John Leibovitz is Deputy Chief, Wireless Telecommunications Bureau & Special Advisor to the Chairman for Spectrum Policy at the FCC, where he plays an instrumental role in driving spectrum and wireless policy for the agency. Mr. Leibovitz was the spectrum team lead in the creation of the National Broadband Plan, and as Deputy Chief of the Wireless Bureau, he is responsible for implementing this strategy and other strategic wireless policies. Mr. Leibovitz oversees the Broadband and Mobility divisions within the Wireless Bureau. Prior to joining the FCC, Mr. Leibovitz worked on the Presidential Transition Team, where he helped to launch the Technology, Innovation, and Government Reform working group. Before that, he worked as an entrepreneur and strategy consultant in telecom with an emphasis on the wireless sector. He received his B.A. from the University of Pennsylvania, an M.Phil. from Cambridge University, and a J.D. from Yale Law School.

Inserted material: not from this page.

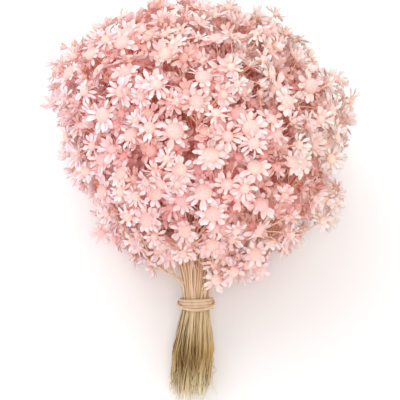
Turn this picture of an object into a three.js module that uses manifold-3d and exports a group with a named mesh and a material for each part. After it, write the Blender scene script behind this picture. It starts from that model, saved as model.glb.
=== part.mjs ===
// Bunch of dried star everlastings: cut sprays held at the neck by a rubber band, lying on their side.
// Millimetres, +Z up. The bunch has its own frame: x to the right, s along the axis from the
// cut ends to the crown of the head, and w out of the side that faces up.
import * as THREE from "three";
import Module from "manifold-3d";

const wasm = await Module();
wasm.setup();

// The bunch as it lies
const lieAngle = THREE.MathUtils.degToRad(25);
const cutEndsHeight = 9.05;
const floorClearance = 0.3;
const pressedBelow = 4.5;

// The neck, and the tail of stalks below it
const neckRadius = 8.6;
const tieCentreAt = 62;
const tieWidth = 8;
const tailWidestAt = 31;
const tailSpread = 1.5;
const tailEndSpread = 1.35;
const tailLean = -4;
const cutEndRange = 15;

// The rubber band: turns side by side
const bandInnerRadius = 10.1;
const bandThickness = 1.8;
const bandGroove = 0.6;
const bandTurns = 4;
const bandSegments = 20;

// The head: its centre, its reach across the bunch every 15 degrees from the right towards the
// crown and round by the left, its reach up and down, and the lowest angle from the crown that
// has blooms
const headCentreAt = 172;
const headLean = 4.5;
const headOutline = [
  94, 101, 89, 87, 90, 85, 87, 93, 92, 100, 106, 103,
  89, 88, 83, 93, 90, 90, 90, 89, 94, 94, 102, 92,
];
const headDepth = 93;
const lowestAngle = THREE.MathUtils.degToRad(160);

// The sprays: a stalk each, whose last straight stretch carries the pedicels
const sprayCount = 46;
const stalkRadius = 1.1;
const stemSides = 3;
const stalkSteps = 3;
const stalkTopDepth = 24;
const stalkBendReach = 320;
const forkLength = 30;
const forkStep = 2.6;
const forkSlope = 0.8;
const shortStalkShare = 0.4;
const pedicelRadius = 0.5;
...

Janice Obuchowski, President of Freedom Technologies, Inc., has held several leadership positions in the United States government and the private sector. She served as Assistant Secretary for Communications and Information at the Department of Commerce (NTIA) under President George H.W. Bush, as well as the United States Ambassador to the 2003 World Radiocommunications Conference in Geneva, Switzerland. Ms. Obuchowski also has held several positions at the Federal Communications Commission (FCC), including Senior Advisor to the Chairman. Other current or past activities have included contributions as a longstanding member of the Commerce Department’s Spectrum Management Advisory Committee (CSMAC). Ms. Obuchowski earned a J.D. from the Georgetown University Law Center, where she was an Editor of the Law Journal and was honored as Alumna of the Year in 2005. She attended the Institut d’Études Politiques in Paris, France, and graduated with Honors from Wellesley College.
Thyaga Nandagopal serves in the Directorate of Computer & Information Science and Engineering (CISE) of the National Science Foundation. He manages wireless networking and mobile computing research within the Networking Technologies and Systems (NeTS) program at NSF. He has been with the Foundation since February 2012. He serves as the co-chair of the Wireless Spectrum Research & Development (WSRD) Senior Steering Group, effective January 2015. Dr. Nandagopal received his Ph.D. in Electrical Engineering in 2002 from the University of Illinois at Urbana-Champaign. He was at Bell Labs from 2002 to 2012. His research interests have spanned several areas over these years: wireless ad hoc/mesh networks, cellular network protocols and algorithms, RFID/sensor networks, internet routing architectures and protocols, cloud computing, and energy-efficient network design.
Peter Tenhula is the Deputy Associate Administrator for Spectrum Management in the Office of Spectrum Management (OSM) at the National Telecommunications and Information Administration (NTIA). In that role, Mr. Tenhula develops and implements initiatives in the highly complex technical area of radiocommunications and management of the Federal Government’s use of the radio frequency spectrum. Prior to joining OSM in October 2014, he was a Senior Advisor in NTIA’s Office of the Assistant Secretary where he advised the Assistant Secretary of Commerce for Communications and Information, OSM, and the Institute for Telecommunication Sciences on spectrum policy matters. Before joining NTIA in 2012, Mr. Tenhula worked at Shared Spectrum Company in Vienna, Virginia, for six years, serving as the company’s Vice President and General Counsel. He was also a member of the Board of Directors of the Wireless Innovation Forum (formerly the SDR Forum) and chaired the forum’s Regulatory Committee. From 1990 to 2006, Mr. Tenhula served at the Federal Communications Commission, where he held several positions including Acting Deputy Chief of the Wireless Telecommunications Bureau, Director of the Spectrum Policy Task Force, Senior Legal Advisor to Chairman Michael Powell, Special Counsel to General Counsel William Kennard, and staff attorney in the Office of General Counsel and the Mass Media Bureau. Mr. Tenhula received his undergraduate degree in telecommunications from Indiana University, Bloomington, and earned a law degree from Washington University in St. Louis, Missouri.
Stuart Timerman served as the International Team lead for the DISA Defense Spectrum Office (DSO), the DSO Deputy Director, and the Army Spectrum Manager within the Army CIO/G6 Directorate before being selected in October 2010 to become part of the Senior Executive Service (SES) and to become the DISA Director, Defense Spectrum Management Organization (DSO). Mr. Timeramn attended Clarkson University in Potsdam, NY where he received a Bachelor of Science degree for Electrical Engineering in 1979.
Martin B.H. Weiss is the Associate Dean for Academic Affairs and Research at the School of Information Sciences at the University of Pittsburgh, where he also holds a faculty appointment in telecommunications. He earned his PhD. in Engineering and Public Policy from Carnegie Mellon University where he studied the standards development process under Professor Marvin A. Sirbu. He also earned an MSE in Computer, Control, and Information Engineering from the University of Michigan and a BSE in Electrical Engineering from Northeastern University. His overall research themes are the analysis of situations where competing firms must cooperate, dynamic spectrum access systems and the evolution of telecommunications industry.